Many people are aware too little vitamin D is bad for you, however, a new study has shown that too much of the compound can also have negative effects. Vitamin D isn’t normally present in a lot of foods and is produced when the body is exposed to sunlight. The right amount can help combat depression, certain cancers and cardiac disease.
Vitamin D also plays a part in transporting calcium to your bones, which helps ward off disease such as osteoporosis. This role is especially important for older women who are more at risk from brittle bone diseases.
The research from the University of Copenhagen is the largest study of its kind was conducted on blood samples from more than 247,000 people. The results showed elevated mortality among people with both low and high levels of vitamin D.
Those with less than 10 nanomol (nmol) of the compound in every litre of serum have a mortality rate 2.31 times greater than those with the lowest mortality rate, which was seen in those with 50 nmol of the substance per litre. People with more than 140 nmol of the vitamin in one litre of serum have a risk of death 1.42 times higher than the ideal group.

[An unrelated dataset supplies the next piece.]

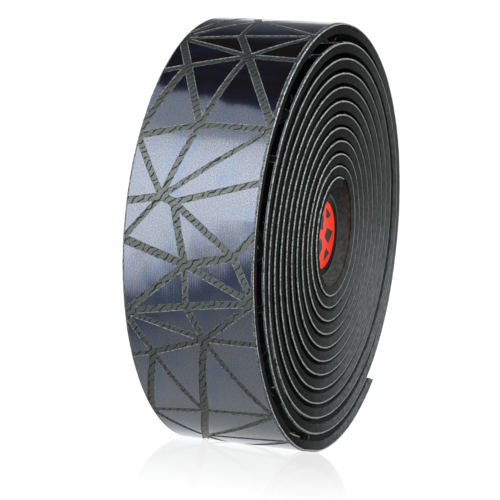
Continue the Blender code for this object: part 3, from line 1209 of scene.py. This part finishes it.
def add_panel(name, place, size, power):
    """A soft square lamp that lights matte surfaces and stays out of reflections."""
    data = bpy.data.lights.new(name, "AREA")
    data.size = size
    data.energy = power
    lamp = link_object(name, data)
    lamp.location = place
    aim = Vector(PANEL_TARGET) - Vector(place)
    lamp.rotation_euler = aim.to_track_quat("-Z", "Y").to_euler()
    lamp.visible_glossy = False
    lamp.visible_camera = False


def build_floor():
    """White and bright by itself, with a mirror image that fades away from the roll."""
    material = bpy.data.materials.new("floor")
    material.use_nodes = True
    material.node_tree.nodes.clear()
    graph = Graph(material.node_tree)
    place = graph.node("ShaderNodeNewGeometry").outputs["Position"]
    away = graph.vector("DISTANCE", place, (AXIS_X * MM, 0.0, 0.0))
    fade = graph.mask(away, *MIRROR_FADE)
    gloss = graph.mix(fade, (MIRROR, MIRROR, MIRROR, 1.0), (0.0, 0.0, 0.0, 1.0))
    share = graph.math("MULTIPLY", graph.math("SUBTRACT", fade, 1.0), MIRROR)
    strength = graph.math("ADD", share, FLOOR_WHITE)
    glow = graph.node("ShaderNodeEmission", Color=(1.0, 1.0, 1.0, 1.0), Strength=strength)
    matte = graph.node("ShaderNodeBsdfDiffuse", Color=(0.08, 0.08, 0.08, 1.0))
    mirror = graph.node("ShaderNodeBsdfAnisotropic", Color=gloss, Roughness=0.04)
    surface = glow.outputs[0]
    for layer in (matte, mirror):
        both = graph.node("ShaderNodeAddShader")
        graph.feed(both.inputs[0], surface)
        graph.feed(both.inputs[1], layer.outputs[0])
        surface = both.outputs[0]
    graph.node("ShaderNodeOutputMaterial", Surface=surface)
    bpy.ops.mesh.primitive_plane_add(size=12.0, location=(0.0, 0.0, 0.0))
    floor = bpy.context.object
    floor.name = "floor"
    floor.data.materials.append(material)
    floor.visible_glossy = False
    floor.visible_diffuse = False


def build_studio():
    build_world()
    build_floor()
    for panel in PANELS:
        add_panel(*panel)


bpy.context.scene.view_settings.view_transform = "Standard"
build_camera()
build_tape()
build_plug()
build_lint()
build_studio()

“It is important to conduct further studies in order to understand the relationship. A lot of research has been conducted on the risk of vitamin D deficiency. However, there is no scientific evidence for a ‘more is better’ argument for vitamin D, and our study does not support the argument either. We hope that our study will inspire others to study the cause of higher mortality with a high level of vitamin D,” says Darshana Durup, a PhD student.
Sources of vitamin D
Vitamin D is present in some fish, egg yolk and liver. Milk the U.S is also fortified with vitamin D due to a major health problem associated with rickets (caused by a lack of the vitamin) in the 1930s. While it doesn’t occur naturally in a lot of food, your body produces vitamin D when your skin is exposed to UV rays from sunlight.
UV exposure and production of vitamin D is affected by season, cloud cover, air pollution, time of day, latitude and sunscreen. Sunscreens with an SPF 8 or above block UV rays and prevent the production of vitamin D. Ten to fifteen minutes of sun exposure at least two times per week to the face, arms, hands, or back without sunscreen is usually sufficient to provide adequate vitamin D. If you live in a particularly northern or southern country your exposure to sunlight might not give you enough vitamin D, in which case you should consider dietary supplements.